Word for word, restate every line of the listing that follows.

Data block
════════════════
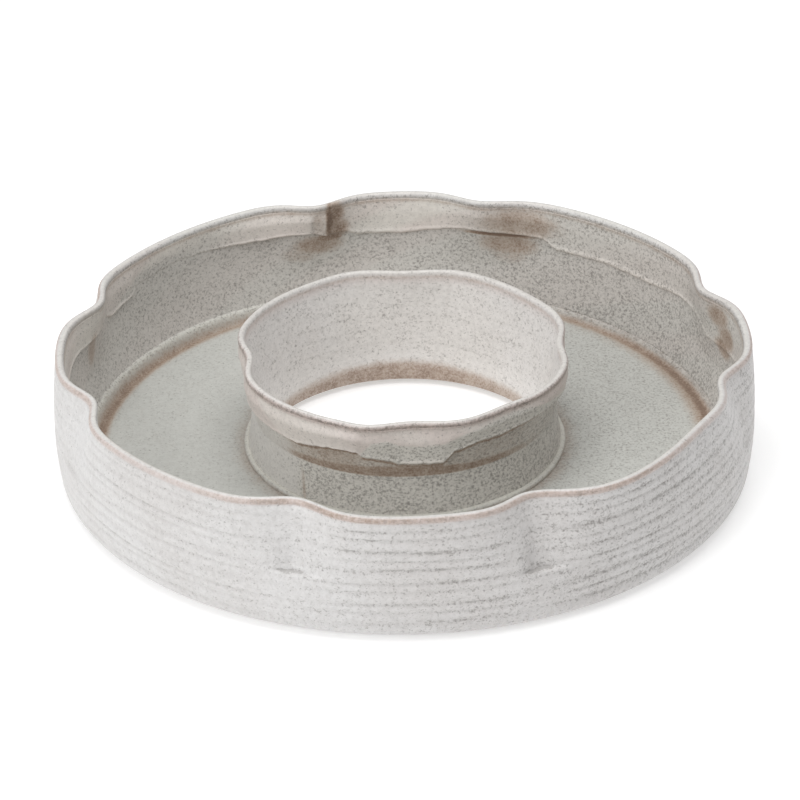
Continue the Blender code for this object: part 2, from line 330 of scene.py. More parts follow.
# %% Stains that cross from piece to piece inside the wall
# centre angle, centre height in mm, half angle, half height in mm, strength
WALL_STAINS = (
    (102.9, 57.0, 2.0, 8.0, 1.0), (102.4, 48.0, 2.5, 6.0, 0.9), (104.0, 54.0, 0.7, 11.0, 1.4),
    (106.2, 54.0, 1.2, 9.0, 0.42), (103.9, 43.2, 2.6, 2.8, 1.15), (106.0, 39.5, 4.6, 5.6, 0.78),
    (109.0, 35.0, 3.6, 4.4, 0.42),
    # The thin line at 71 degrees lies just under the band's edge: iron and painted shadow together.
    (67.2, 52.3, 7.4, 7.8, 0.74), (71.0, 44.8, 6.4, 1.3, 1.6),
    (69.5, 39.8, 5.6, 6.4, 0.76), (69.0, 33.0, 3.2, 4.2, 0.40),
    (12.8, 54.0, 3.0, 5.6, 0.85), (9.4, 46.5, 3.4, 5.4, 0.92), (10.8, 39.5, 3.0, 5.0, 0.95),
    (166.0, 40.0, 1.6, 9.0, 0.7),
)


def stain(angle, z, stains):
    """Soft-edged spots, the strongest at each point."""
    total = 0 * angle * z
    for centre, height, half_angle, half_height, strength in stains:
        across = away_from(angle, centre) / half_angle
        along = (z / MM - height) / half_height
        patch = strength * np.exp(-0.7 * (across ** 2 + along ** 2) ** 2.2)
        total = np.maximum(total, patch)
    return total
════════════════
Correct result
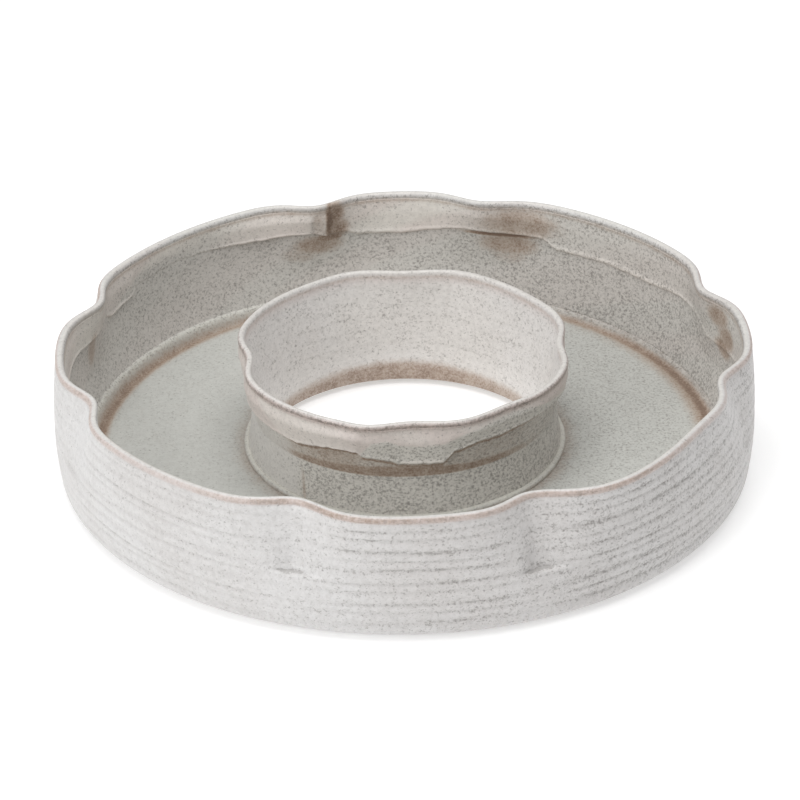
Continue the Blender code for this object: part 2, from line 330 of scene.py. More parts follow.
# %% Stains that cross from piece to piece inside the wall
# centre angle, centre height in mm, half angle, half height in mm, strength
WALL_STAINS = (
    (102.9, 57.0, 2.0, 8.0, 1.0), (102.4, 48.0, 2.5, 6.0, 0.9), (104.0, 54.0, 0.7, 11.0, 1.4),
    (106.2, 54.0, 1.2, 9.0, 0.42), (103.9, 43.2, 2.6, 2.8, 1.15), (106.0, 39.5, 4.6, 5.6, 0.78),
    (109.0, 35.0, 3.6, 4.4, 0.42),
    # The thin line at 71 degrees lies just under the band's edge: iron and painted shadow together.
    (67.2, 52.3, 7.4, 7.8, 0.74), (71.0, 44.8, 6.4, 1.3, 1.6),
    (69.5, 39.8, 5.6, 6.4, 0.76), (69.0, 33.0, 3.2, 4.2, 0.40),
    (12.8, 54.0, 3.0, 5.6, 0.85), (9.4, 46.5, 3.4, 5.4, 0.92), (10.8, 39.5, 3.0, 5.0, 0.95),
    (166.0, 40.0, 1.6, 9.0, 0.7),
)


def stain(angle, z, stains):
    """Soft-edged spots, the strongest at each point."""
    total = 0 * angle * z
    for centre, height, half_angle, half_height, strength in stains:
        across = away_from(angle, centre) / half_angle
        along = (z / MM - height) / half_height
        patch = strength * np.exp(-0.7 * (across ** 2 + along ** 2) ** 2.2)
        total = np.maximum(total, patch)
    return total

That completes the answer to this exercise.